Climate-change activist Greta Thunberg braved a blizzard on a snow-covered glacier in Jasper National Park this week to learn from the scientists who study the ice.

In a tweet to her followers, the Swedish teenager thanked scientist John Pomeroy of the University of Saskatchewan and Parks Canada ecologist Brenda Shepherd for educating her “on the effects of the climate and ecological crisis on stunning Jasper National Park.”

She met with Ms. Shepherd on Monday to visit a white bark pine forest and talk about the battle with mountain pine beetle and blister rust, said Parks Canada spokesman Steve Young.

Prof. Pomeroy, director of the Global Water Futures program, said his team from the Cold Regions Laboratory in Canmore, Alta., was asked to talk about glaciers with the 16-year-old and her father, Svante Thunberg.

They spent about six hours Tuesday on the Athabasca Glacier – one of the most visited in North America – in the Columbia Icefield.

“She was very brave to go up on a snow-covered glacier in a blizzard in October. She’s clearly utterly fearless for a teenager,” Prof. Pomeroy said in an interview Thursday.

“We took her up on the ice quite a ways in and talked to her about the retreat of the glacier.”

Prof. Pomeroy told her about how the glacier had retreated two kilometres since the late 1800s and how it had lost many tens of metres of thickness in the past few decades.

“Our recent measurements on it are showing a substantial climate warming in the region,” he said.

Prof. Pomeroy said it’s easy to see the impact by looking at the glacier, but they were also able to show Thunberg why by digging into the ice.

“This year alone we lost six metres of ice downward off the top, six metres of melt, which is the highest we have ever measured,” he said.

That melt, he said, occurred even though it wasn’t a particularly warm summer.

“The reason was due to ash and soot that had been deposited on the glacier in previous years and now we have algae growing on the glaciers, binding the ash and soot to the ice and darkening the glacier,” Prof. Pomeroy said. “It’s absorbing much more solar radiation and melting away as a result.”

He said Ms. Thunberg was very interested in seeing the algae and learning more about the glacier’s retreat.

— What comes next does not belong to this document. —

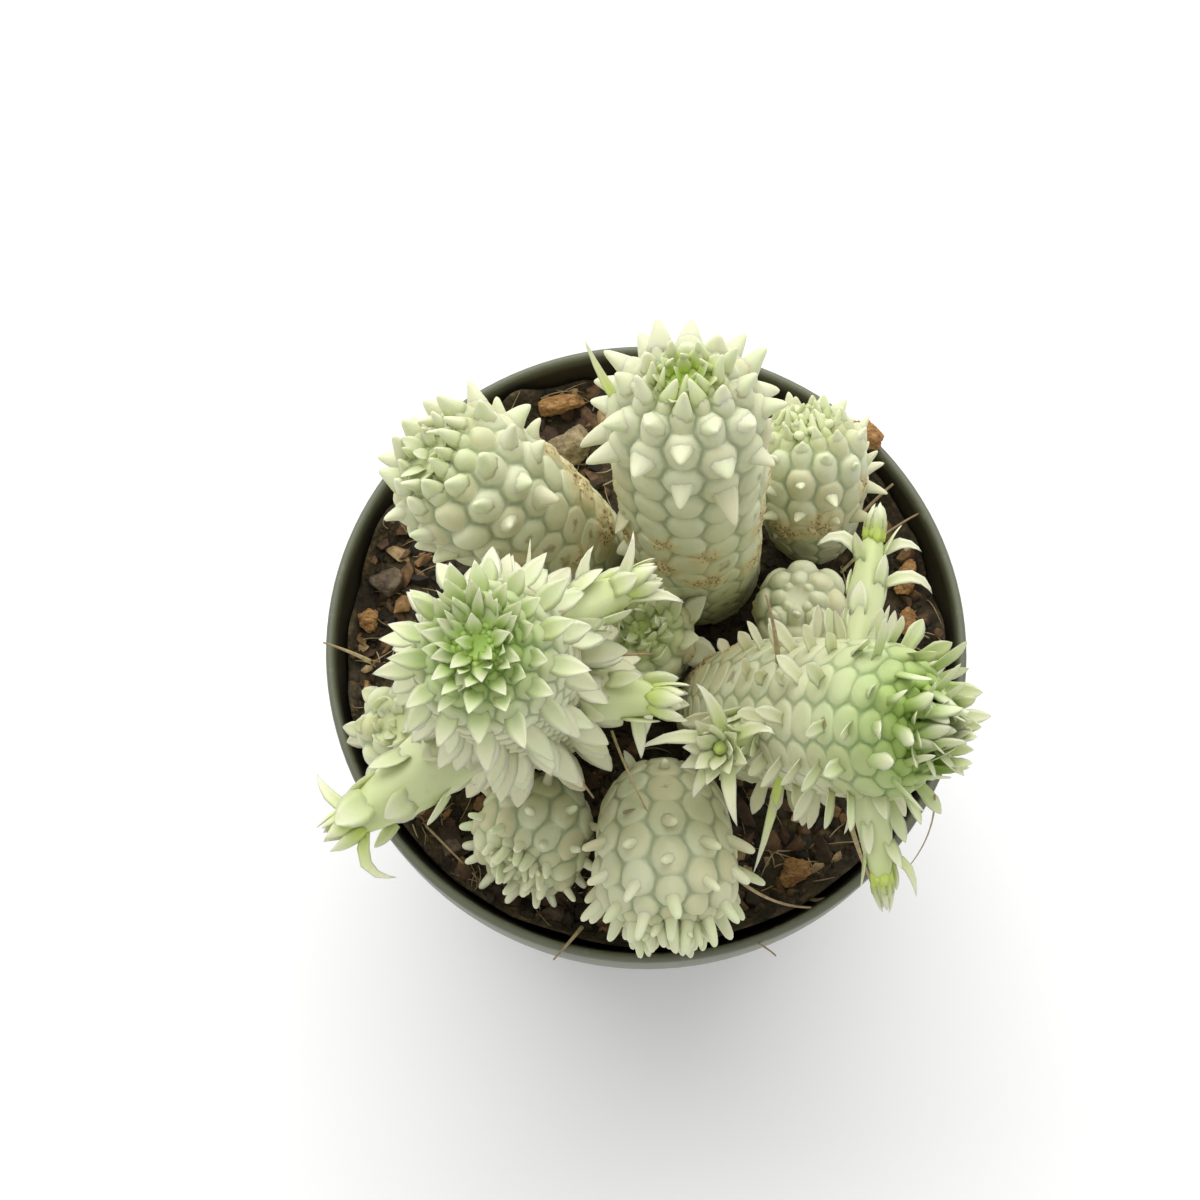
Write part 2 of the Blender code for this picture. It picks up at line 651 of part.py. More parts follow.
def build_soil(parts, cutters):
    """The peat: a plug that fills the pot, with an uneven top, a hole for each stem's rooted end
    and a hollow under each loose piece."""
    low = BASE_THICKNESS + SOIL_GAP
    top = SOIL_LEVEL - SOIL_DIP
    reach = inner_wall(top) - SOIL_GAP
    profile = [(reach * number / SOIL_RINGS, top) for number in range(SOIL_RINGS)]
    profile += [
        (reach, top),
        (inner_wall(low + BASE_ROUND) - SOIL_GAP, low + BASE_ROUND),
        (inner_wall(low) - BASE_ROUND - SOIL_GAP, low),
        (0.0, low),
    ]
    plain = turned("soil_plain", profile, SOIL_SIDES, cutters)
    graph = bpy.context.evaluated_depsgraph_get()
    bm = bmesh.new()
    bm.from_mesh(plain.evaluated_get(graph).to_mesh())
    bpy.data.objects.remove(plain, do_unlink=True)
    bmesh.ops.scale(bm, vec=(1 / MM, 1 / MM, 1 / MM), verts=bm.verts)
    for vert in bm.verts:
        if vert.co.z > top - SOIL_RELIEF:
            at_edge = math.hypot(vert.co.x, vert.co.y) > reach * (1 - 0.5 / SOIL_RINGS)
            vert.co.z += soil_height(vert.co.x, vert.co.y) * (SOIL_EDGE_RELIEF if at_edge else 1.0)
    bmesh.ops.recalc_face_normals(bm, faces=bm.faces)
    boolean(piece("soil", bm, parts, "soil"), cutters, "DIFFERENCE")


def main():
    clear_scene()
    parts = collection("potted_corncob_euphorbia")
    cutters = collection("cutters")
    build_pot(parts)
    for number, (name, (*place, kind)) in enumerate(LOOSE.items()):
        rough = LUMP_ROUGHNESS[kind]
        piece(name, lump(*place, rough, number), parts, kind)
        cutter(name + "_seat", lump(*place, rough, number, HOLE_GAP), cutters)
    for number, (name, stem) in enumerate(STEMS.items()):
        build_stem(name, stem, parts, STEM_SEED + number)
        plug_cutter(name, stem, cutters)
    build_soil(parts, cutters)


main()
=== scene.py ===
"""The looks of a potted corncob euphorbia, laid out as an add-on and run as a script: a moulded
nursery pot, peat with its chips and fibres, ten tubercled stems with leafy heads, dry thorns and
roots, and a plain studio. Pieces are modelled in millimetres and finished in metres."""

import json
import math
import random

import bmesh
import bpy
from bpy.props import FloatProperty, FloatVectorProperty, IntProperty, PointerProperty
from mathutils import Matrix, Vector, noise

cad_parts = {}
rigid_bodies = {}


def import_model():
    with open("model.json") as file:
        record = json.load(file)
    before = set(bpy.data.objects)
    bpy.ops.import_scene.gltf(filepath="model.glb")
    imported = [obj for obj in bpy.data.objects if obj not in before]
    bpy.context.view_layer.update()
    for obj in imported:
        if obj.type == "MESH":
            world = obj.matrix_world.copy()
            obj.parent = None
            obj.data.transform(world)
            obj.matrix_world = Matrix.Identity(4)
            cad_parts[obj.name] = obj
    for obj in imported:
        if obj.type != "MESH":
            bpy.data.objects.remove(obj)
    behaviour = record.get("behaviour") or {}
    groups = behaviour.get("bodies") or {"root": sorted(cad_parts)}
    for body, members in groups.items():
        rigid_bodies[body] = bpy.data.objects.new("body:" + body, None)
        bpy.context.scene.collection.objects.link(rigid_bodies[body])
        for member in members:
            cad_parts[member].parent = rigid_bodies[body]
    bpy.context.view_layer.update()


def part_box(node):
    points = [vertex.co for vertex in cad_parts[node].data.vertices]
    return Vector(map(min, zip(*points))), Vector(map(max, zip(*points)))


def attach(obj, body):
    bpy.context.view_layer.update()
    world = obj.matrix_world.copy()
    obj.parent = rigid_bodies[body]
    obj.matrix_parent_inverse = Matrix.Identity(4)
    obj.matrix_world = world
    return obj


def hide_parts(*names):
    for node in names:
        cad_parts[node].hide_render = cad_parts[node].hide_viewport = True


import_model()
MM = 0.001
UP = Vector((0.0, 0.0, 1.0))

bl_info = {
    "name": "Potted corncob euphorbia",
    "version": (1, 0, 0),
    "blender": (4, 5, 0),
    "location": "View3D > Sidebar > Euphorbia",
    "description": "Builds a tubercled succulent with variegated leaves in a nursery pot",
    "category": "Object",
}


def linear(code):
    """A colour given as sRGB hex, as linear red, green and blue."""
    parts = [int(code[start:start + 2], 16) / 255 for start in (1, 3, 5)]
    return [part / 12.92 if part <= 0.04045 else ((part + 0.055) / 1.055) ** 2.4 for part in parts]


def per_mm(size):
    """The scale that gives a pattern on Object coordinates features of this many millimetres."""
    return 1.0 / (size * MM)


# Pot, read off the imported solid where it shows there, and in millimetres where it doesn't: its
# wall, the heights where the wall's inner and outer faces are drawn, its roundings and drafts
_, POT_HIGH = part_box("pot")
SOIL_LOW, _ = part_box("soil")
WALL = 1.1
BASE_THICKNESS = 1.8
INNER_HEIGHTS = (12.0, 30.0, 48.0, 62.0, 70.0)
OUTER_HEIGHTS = (40.0, 20.0)
UNDER_COLLAR = 12.0
FOOT_ROUNDING = 1.5
COLLAR_ROUNDING = 0.5
COLLAR_BOW = 0.12
COLLAR_DRAFT = 0.35
WALL_DRAFT = 0.05
BASE_RECESS = ((24.5, 0.0), (24.0, 0.3), (14.0, 0.3), (13.5, 0.0))
POT_STEPS = 128
POT_SHARP = 34.0
DRAIN_HOLES = 6
DRAIN_RING = 19.0
DRAIN_RADIUS = 3.0
DRAIN_SIDES = 40
SPIN_WELD = 0.001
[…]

“Clearly, as is very apparent in her public persona, she is a very serious person, but clearly a very smart person,” he said. “She’s a strong figure with strong views. From a science end, I like the message, ‘Listen to scientists and focus on the science.’ “

Ms. Thunberg has turned her climate fight into a global movement that has seen her speak plainly to world leaders, chastising them to do something before it’s too late to reverse catastrophic weather changes. She also inspired Fridays For Future, which are weekly protests to highlight the need for urgent action aimed at halting climate change.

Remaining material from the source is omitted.